2025年はインフレ率低下や金利の引き下げが期待される一方で、保護主義的な政策の拡大がグローバルなアート市場に影響を与える懸念は無視できない。2025年にアメリカが発表した関税拡大計画やEUの対抗措置は、国際的な取引のコストを上昇させてしまう恐れがある。

他方で、富裕層の資産状況は市場にとっての希望だと見られている。2024年末時点の世界の億万長者の総資産は前年比約20%増の15.6兆ドル(約2,200兆円)に達し、過去最高を記録。UBSの調査では、アート・アンティークへの投資を計画する富裕層の割合が前年の11%から32%へと急増している。
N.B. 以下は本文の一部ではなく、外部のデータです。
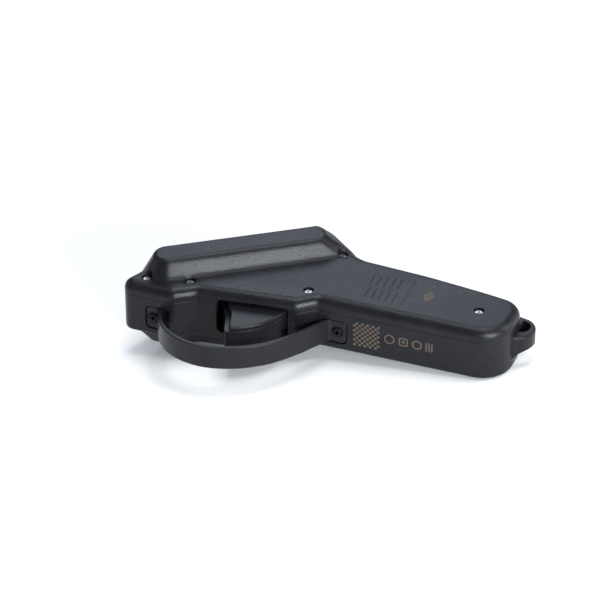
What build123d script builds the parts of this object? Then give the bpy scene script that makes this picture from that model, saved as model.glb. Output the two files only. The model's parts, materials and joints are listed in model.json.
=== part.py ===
from build123d import *
import math
import os

os.makedirs("parts", exist_ok=True)

# ---------------------------------------------------------------- driving dimensions (mm)
# Working frame: X along the grip towards the butt, Y away from the trigger side, Z across the
# thickness, z = 0 on the grip's lower face.  The finished assembly is laid down at the end.
THICK = 24.6          # grip thickness
PART_Z = 18.5         # height of the parting line
HUMP = 8.0            # how far the head swells past the grip's lower face
HUMP_UP = 7.65        # and past its upper face
WALL = 2.8            # casing wall
HEAD_ANG = 35.0       # angle of the display face to the grip's axis
FACE_N = 27.8         # distance of the display face from the working origin
TOP_R = 4.5           # upper edge rounding
LOW_R = 1.8           # lower edge rounding
PIVOT = (-25.7, -13.9)
TRIG_R = 27.1         # sweep radius of the trigger
TRIG_Z0, TRIG_Z1 = 5.3, 18.6
PIN_R = 1.5
SLOT_X0, SLOT_X1 = -29.4, 3.4   # trigger opening in the front wall
STRAP_T = 2.0
STRAP_Z0, STRAP_Z1 = 3.8, 14.6
SCREWS = [(80.7, 1.7), (7.4, -9.2), (-61.5, -24.3), (-43.0, -20.4), (11.4, 22.6)]
GUARD_SCREW_Z = 9.2
NOSE_Y = -31.6
GRIP_Y = -13.8
FRONT_SCREW_X = -55.9
REAR_SCREW_X = 22.3
BTN_U = 10.4
BTN_Z = (1.6, 11.6, 22.6)
BTN_R = 3.6
BTN_TRAVEL = 0.6
WIN_U0, WIN_U1, WIN_Z0, WIN_Z1 = -49.5, 3.0, -3.6, 27.0
EYE = (97.2, 8.8)      # centre of the half-round lanyard eye
EYE_R = 4.5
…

Photo: Spencer Chow/Unsplash

アート市場のエコシステムが変わろうとしている

こうした変化を受けて、本レポートはアート市場が構造的な変革を迎えていると指摘している。高価格帯作品の市場が縮小し、より手頃な価格帯の市場が活況を見せるなかで、アート市場の裾野は広がっているからだ。オンラインチャネルの安定も、市場の民主化やアクセシビリティの向上に貢献しており、新規コレクターの参入も広がっていくと見られる。

富裕層の世代を超えた富の移転も、構造変化に寄与するだろう。相続による億万長者の割合は2018年の14%から2024年には52%に増加している。次世代の富裕層はデジタル技術に精通し、社会的価値に対する意識も高いため、富裕層の変化がアート市場に異なる動きをもたらす可能性がある。

もちろん、トランプ米大統領に代表される保護主義的政策の拡大が大きなリスクとなりうることも無視できない。関税や貿易制限は美術品の国際的な移動に影響を与え、特に美術品の輸出入に依存するアメリカやイギリスといった主要市場は今後変化していくのかもしれない。

グローバルアート市場は、単に縮小しているわけではない。取引量の増加や新規バイヤーの拡大など、長期的な市場の健全性につながる要素も見られた。短期的には不確実性が続くものの、金利低下や富裕層の富の拡大、オンラインチャネルの発展など、中長期的な成長を支える要因も存在する。高価格帯作品の低迷は、むしろ多様な作品の流通につながり、さまざまなディーラーやコレクターが市場に参入する契機ともなりうるだろう。経済的・政治的に世界が大きく変動していくなかで、アート市場もまた、変革の時期を迎えようとしているのだ。